Empowering the adults in children’s lives to be knowledgeable transmedia mediators is the goal behind our Ready To Learn-funded partnerships with the Boston University School of Education (BU-SED), with Chicago Public Schools Virtual Pre-K and K (VPK) program, and with the Campaign for Grade Level Reading (CGLR). BU-SED is piloting and testing teaching modules to help preschool teachers successfully integrate media into their classrooms to enhance students’ learning, and VPK is creating resources to bridge learning at home and in school. CGLR is partnering with us to create a free bi-lingual mobile app for Android and IOS platforms that will be launching later this year. The mobile app will be designed to equip parents of children ages birth to five with insights on the stages of their children’s growth and will feature a variety of ways to foster literacy and math development through intergenerational on-screen activities (for parents of children ages 2-4) and off-screen activities (for parents of children ages 0-2).

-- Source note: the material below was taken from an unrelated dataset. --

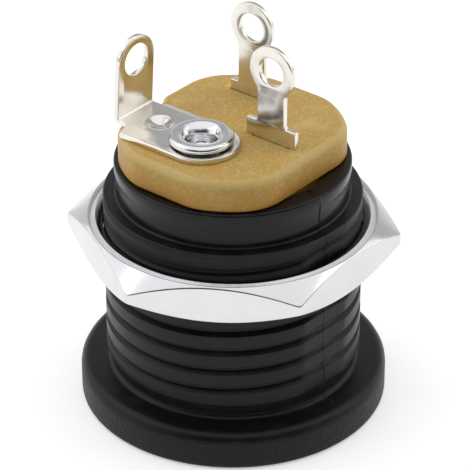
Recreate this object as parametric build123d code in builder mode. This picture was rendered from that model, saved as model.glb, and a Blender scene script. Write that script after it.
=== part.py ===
from build123d import *
import os
from math import cos, pi, radians, sin

# A panel-mounting socket for a round DC power plug, standing on its flange.
# Millimetres. The origin is the centre of the flange's front face, where the plug goes in.
# +Z runs along the socket's axis to the solder lugs, and X lies along the riveted strip.

# Housing: one black moulding, a flange and a threaded shank with a smooth neck
flange_overhang = 1.21
flange_thickness = 1.8
flange_rear_round = 0.45
flange_front_round = 0.25
relief_depth = 0.19
relief_length = 0.8
root_round = 0.25
thread_radius = 5.79
thread_length = 7.75
thread_end_bevel = 0.06
thread_pitch = 1.0
groove_depth = 0.24
groove_mouth = 0.42
groove_floor = 0.16
groove_first_height = 3.1
groove_count = 7
thread_flat_depth = 0.15
thread_flat_turn = -5.0
neck_step = 0.51
neck_length = 1.69
rim_round = 0.12

# Plug way: the guide bore in front and the wider contact chamber behind it
socket_radius = 2.95
socket_lead_in = 0.5
guide_length = 4.0
chamber_wall = 0.88

# Insulator: the cap on the rim and the spigot inside the chamber
spigot_clearance = 0.05
spigot_length = 1.6
cap_setback = 0.21
cap_flat_depth_x = 0.82
cap_flat_depth_y = 0.25
cap_corner_inset = 2.67
cap_height = 1.5
cap_edge_round = 0.4

# Hexagon nut
nut_wall = 0.725
nut_thickness = 1.8
nut_lift = 5.6
nut_turn = 31.9
nut_thread_clearance = 0.06
nut_countersink_width = 0.62
nut_countersink_depth = 0.12
nut_chamfer_inset = 0.075
nut_chamfer_drop = 0.7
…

Assessing the impact of our transmedia content is key and renowned third-party researchers including WestEd, EDC, and SRI Interactional are conducting the formative and summative evaluations to test the efficacy of our approach in both formal and informal settings. In addition, public media is working with UCLA CRESST to prototype a progress tracking system that will feature a COPPA-compliant identify system, sophisticated data analysis tools, and reporting applications that equip parents and educators with the means to measure children’s progress across multiple platforms, in real time.
Our transmedia approach to learning requires all of us who work in this space to turn our attention to capacity-building in the field, including high-quality teacher professional development, family training, and a push for a national policy movement to equip America’s Title I elementary schools and early childcare centers in underserved communities with cutting-edge digital technology tools, so that our children, both in school and in out-of-school settings, are not left behind.
Wow…very cool Rob. Thanks for sharing out this information!